We had a joyful reunion of the Salzburg kids yesterday. 10 of the 17 who were able to make it came to perform for the 100-plus teachers in our Orff Certification Course. Before the first number was over, I noticed that several of the teachers were crying. By the end of the sharing, that number had increased exponentially, mixed with tumultuous applause, whistling and foot-stomping. This was the right audience for the kids, the ones who deeply understood the value and beauty of what they were witnessing. And the kids were the right performers for the teachers, allowing them to see what might lie at the end of the Orff adventure begun with the young ones. Though these middle school kids are hopefully in the middle stages of a lifetime of glorious music-making, the sad reality is that officially in the music education world, 8th grade is about at the end of the line of formal Orff study. High schools have yet to figure out how fantastic this could be for the kids to continue.

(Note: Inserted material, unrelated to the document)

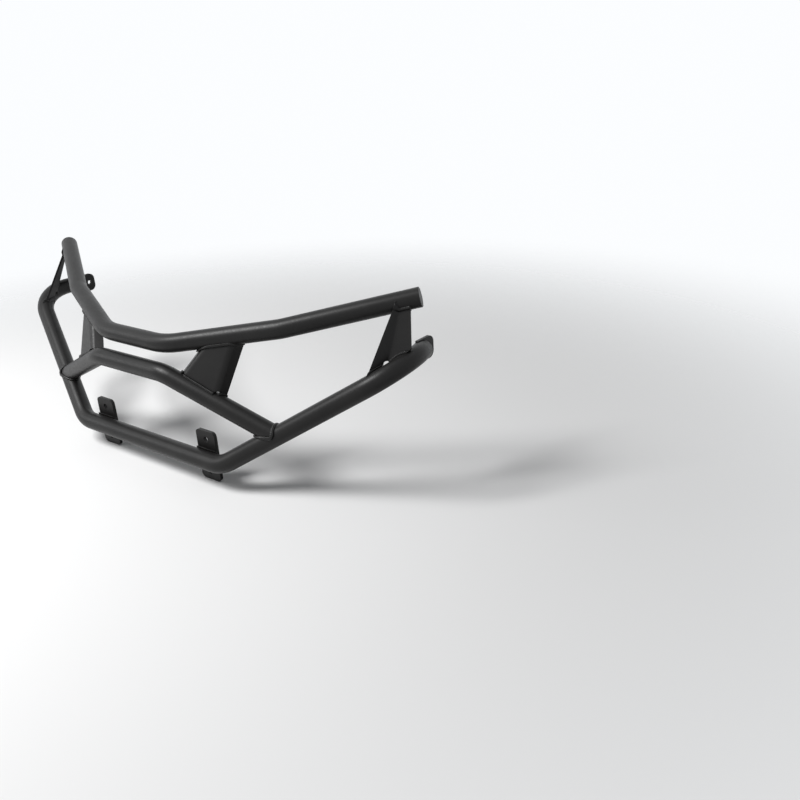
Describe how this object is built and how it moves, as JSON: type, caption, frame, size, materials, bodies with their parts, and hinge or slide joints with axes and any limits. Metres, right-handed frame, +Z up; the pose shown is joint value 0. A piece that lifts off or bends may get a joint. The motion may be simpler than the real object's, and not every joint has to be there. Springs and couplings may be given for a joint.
{
  "type": "atv front bumper",
  "caption": "Tubular front bumper for an ATV: bent black steel tubes welded together, with folded sheet gussets and plates that bolt to the frame.",
  "frame": {"origin": "centre of the four frame bolts, on the rear face of the mounting plates, level with the lower tube", "axes": "+X across the bumper to the machine's left, +Y to the rear, along the frame bolts, +Z up; the bumper's front faces -Y"},
  "size_m": [0.9642, 0.2643, 0.331],
  "materials": {
    "black_powder_coat": "satin black powder coat with a fine texture",
    "black_plastic": "matt black moulded plastic"
  },
  "bodies": {
    "root": {"centre_tube": "black_powder_coat", "cope_weld_left": "black_powder_coat", "cope_weld_right": "black_powder_coat", "end_cap_left": "black_plastic", "end_cap_right": "black_plastic", "end_gusset_left": "black_powder_coat", "end_gusset_right": "black_powder_coat", "end_gusset_weld_left": "black_powder_coat", "end_gusset_weld_right": "black_powder_coat", "lower_hoop": "black_powder_coat", "middle_gusset_left": "black_powder_coat", "middle_gusset_right": "black_powder_coat", "middle_gusset_weld_left": "black_powder_coat", "middle_gusset_weld_right": "black_powder_coat", "mounting_plate_left": "black_powder_coat", "mounting_plate_right": "black_powder_coat", "plate_weld_left": "black_powder_coat", "plate_weld_right": "black_powder_coat", "rear_ear_left": "black_powder_coat", "rear_ear_right": "black_powder_coat", "upper_tube": "black_powder_coat"}
  },
  "joints": []
}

Why the tears from the teachers? I had a talk recently with a friend who teaches 2nd grade and the things she described to me about what the State mandated for these delicate little 7-year olds made my skin crawl. I’ll save this for another entry, but I think I could make a convincing case that the people involved in our National Educational Policy of excessive testing could be put away behind bars for institutional child abuse. It is so much worse than I thought and the stakes are the lives, hearts and minds of innocent children.
But yesterday at The San Francisco School, teachers witnessed 10 children who could not only play the hell out of Ghanaian xylophone music, Bulgarian dance music, Vivaldi and Dizzy Gillespie, but do so with such ease in performing, such infectious joy, such pleasure in each other’s company, such a relaxed relationship with their teachers, such confidence and competence and deep understanding. In short, they were the living embodiment of what all of education could be like and as teachers saw before their eyes what they could only previously dream of, is it any wonder that those eyes were wet with wonder?
And yet, other people might have walked in the room and gone out the door not noticing a thing and with nothing changed in their insides. In order to be amazed by beauty, we need to live a life in pursuit of it. Albert Camus once said “Live close to tears,” asking us to open our heart to receive the height and depth of what life can offer. The trigger for the waterworks could be as dramatic as 10 kids filling the room with music’s highest promise or as simple as a leaf drifting down in the wind.
And yet, we mostly don’t live that close, in fact, go to great lengths to build armor around our hearts so we needn’t feel things so deeply. Why wouldn’t we want to live life at this intensity? Because the place of joy has the same address as grief and loss. To live close to tears is to be vulnerable and the heart that is ready to receive love and beauty is also open to the slings and arrows of outrageous fortune. Things hurt. Better to keep things simmering at a low intensity—or turn off the flame altogether—than risk vulnerability. But without that flame, nothing inside of us gets cooked and life continues at its bland mild pace.
So thanks yet again to the kids for penetrating the armor and to the teachers for their willingness to be astounded, affirmed and re-committed to a life “close to tears.”